Depuis le milieu des années 2000, le nombre d’allocataires du minimum vieillesse a atteint un plancher. Les carrières professionnelles des femmes continuent à s’améliorer, mais de plus en plus de salariés (femmes ou hommes) arrivent à l’âge de la retraite avec des pensions amputées par les effets de la montée du chômage et de la précarité. Le nombre de ceux qui touchent l’allocation de solidarité spécifique reste stable, voire diminue, depuis 2015. En revanche, le nombre de bénéficiaires de l’allocation adulte handicapé s’est accru de 40 % au cours des dix dernières années connues (2008-2018), dépassant le million. Ceci s’explique notamment par l’élargissement des conditions pour y avoir droit, mais reflète aussi un retrait du marché du travail de personnes marquées physiquement. La progression est semblable pour le nombre d’allocataires du RSA (+ 44 %).
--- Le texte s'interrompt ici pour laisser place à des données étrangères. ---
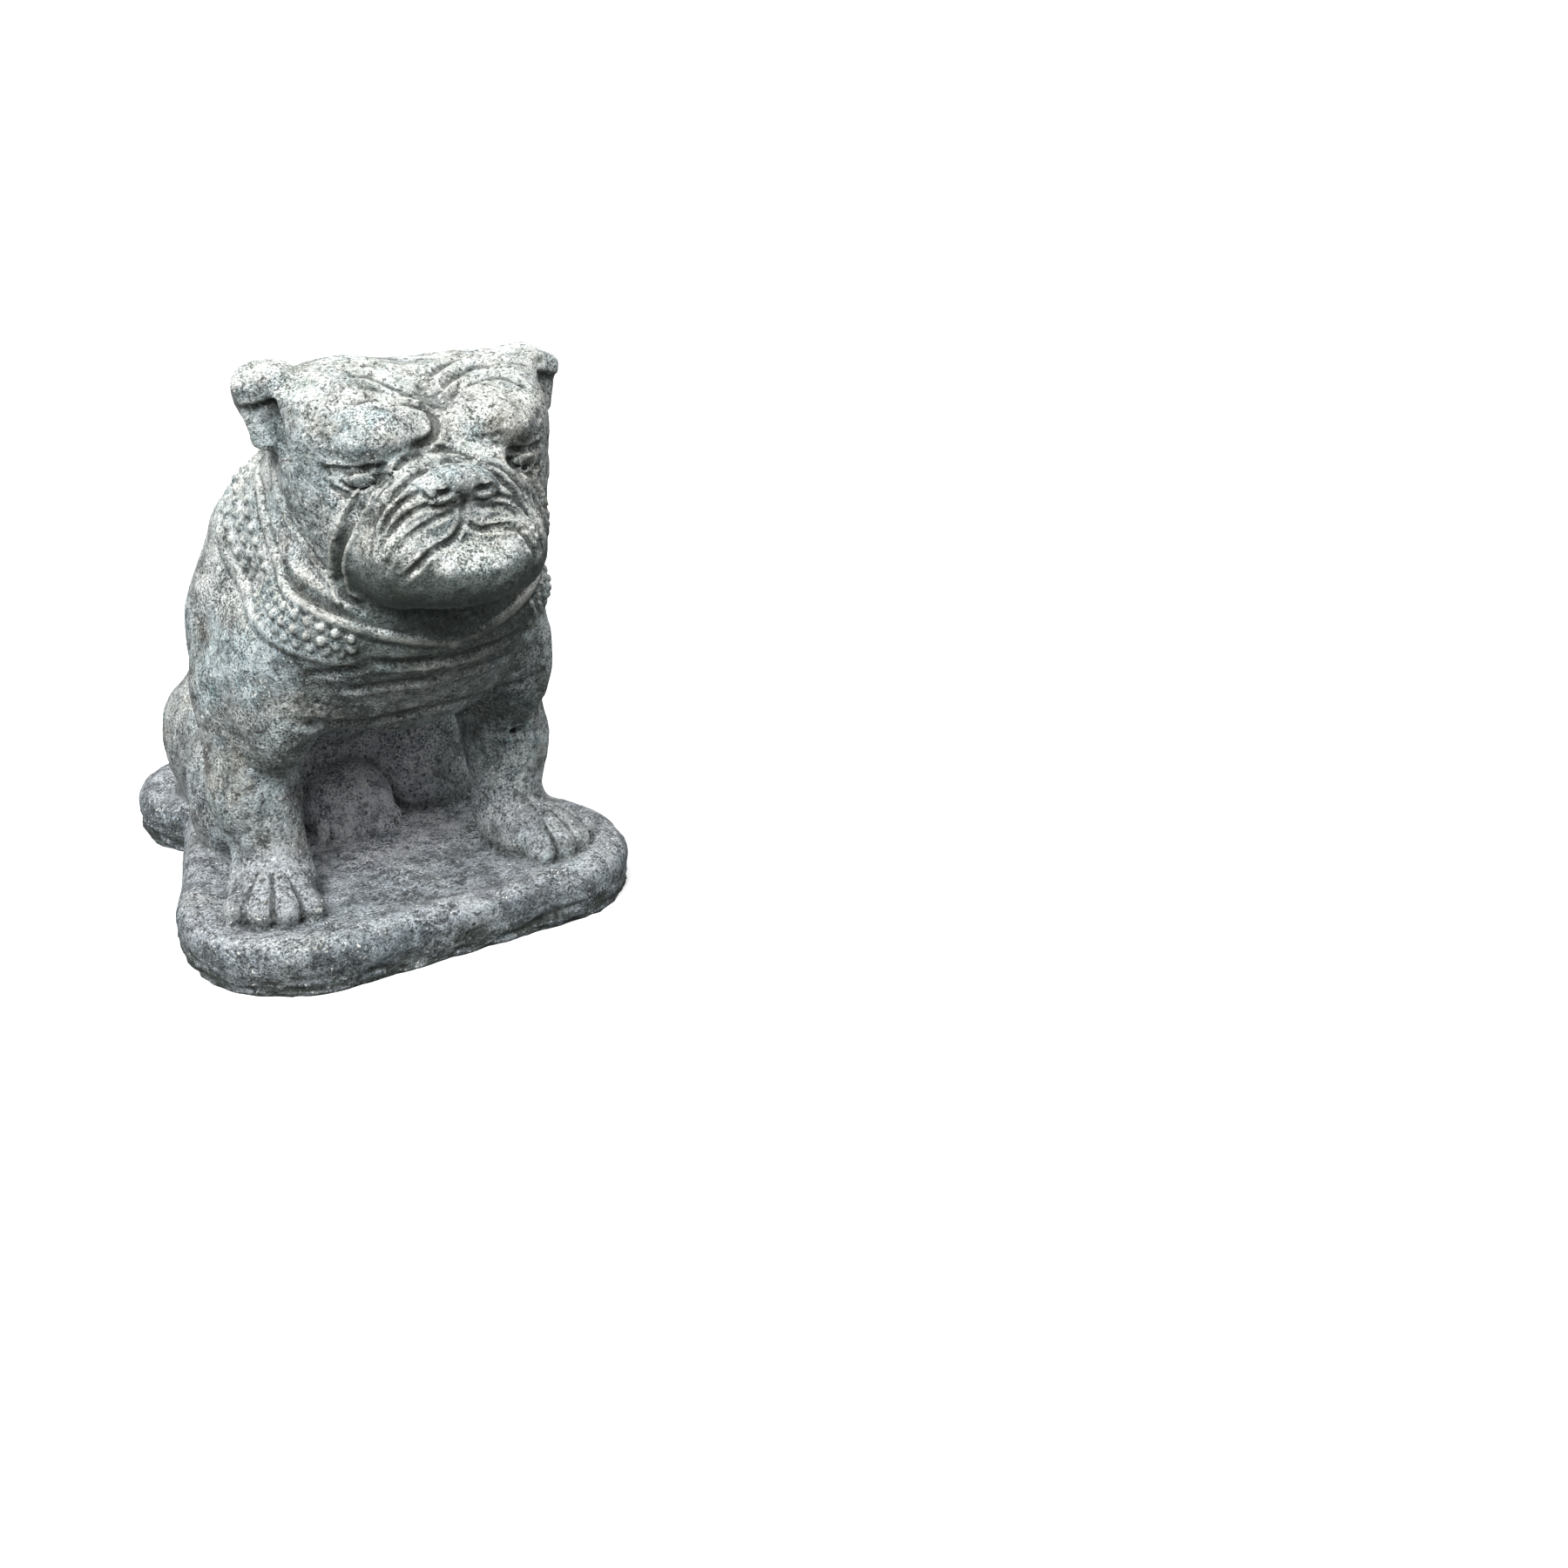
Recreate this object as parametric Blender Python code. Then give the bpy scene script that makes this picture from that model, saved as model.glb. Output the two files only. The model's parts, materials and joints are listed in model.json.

Au total, le nombre d’allocataires de minima sociaux s’est accru de 3 à 3,9 millions entre 2008 et 2015 (+ 25 %), il a ensuite continué à augmenter, faute de réelle reprise de l’activité économique, mais moins rapidement qu’avant.
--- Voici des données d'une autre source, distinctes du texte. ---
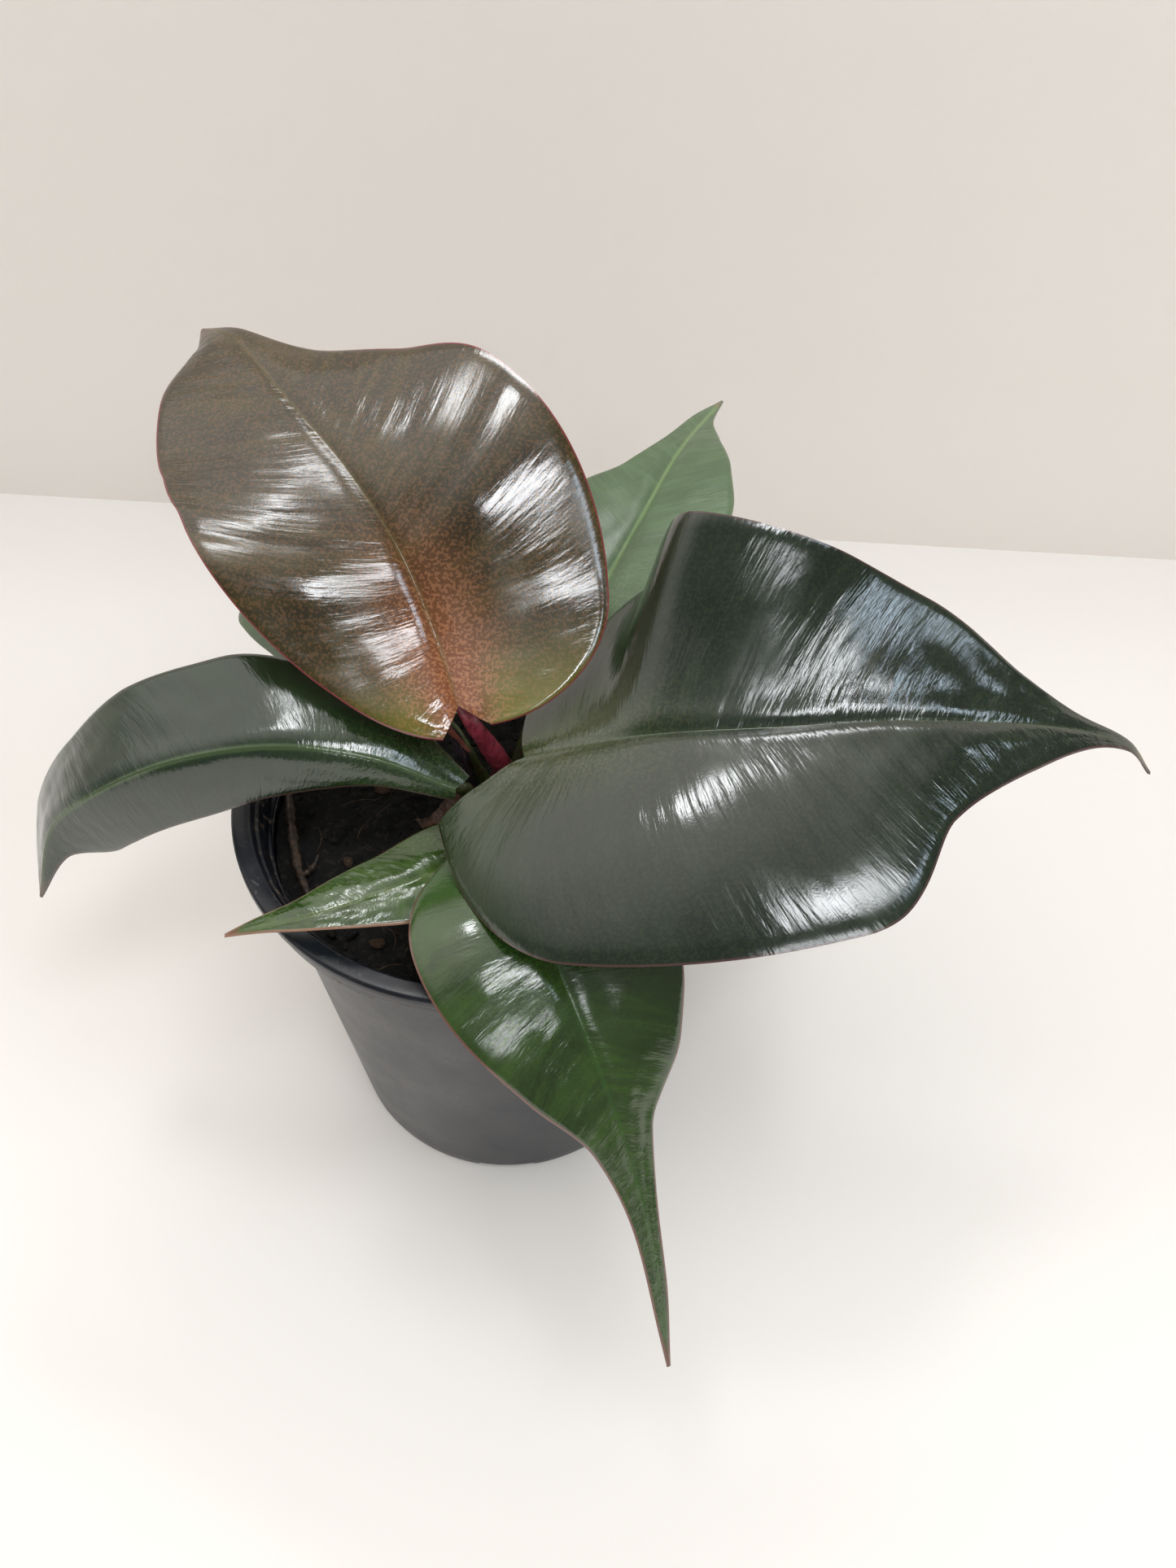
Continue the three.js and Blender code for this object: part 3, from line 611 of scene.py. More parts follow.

Un changement de méthode en 2016 rend difficiles les comparaisons pour les années récentes. Si l’on utilise la nouvelle méthodologie, la seule évolution notable entre 2016 et 2018 est la poursuite de la progression du nombre de ceux qui perçoivent l’allocation adulte handicapé (+ 60 000, soit + 5,7 % en deux ans). Enfin, les données sur l’ensemble des minima sociaux sont publiées avec 18 mois de délai. À l’été 2020, elles ne portent que sur la fin de l’année 2018. Il faudra donc attendre l’automne 2022 pour mesurer l’impact global qu’aura eu l’effondrement de l’activité qui a suivi la crise sanitaire du printemps 2020. Cette dernière devrait peu toucher les plus âgés ou les personnes handicapées, faiblement sensibles aux variations de l’activité économique, mais risque d’affecter profondément les actifs et se traduire par une forte hausse du nombre d’allocataires du RSA, comme de l’allocation de solidarité spécifique. L’ampleur du phénomène dépendra pour beaucoup du niveau de la reprise de l’activité.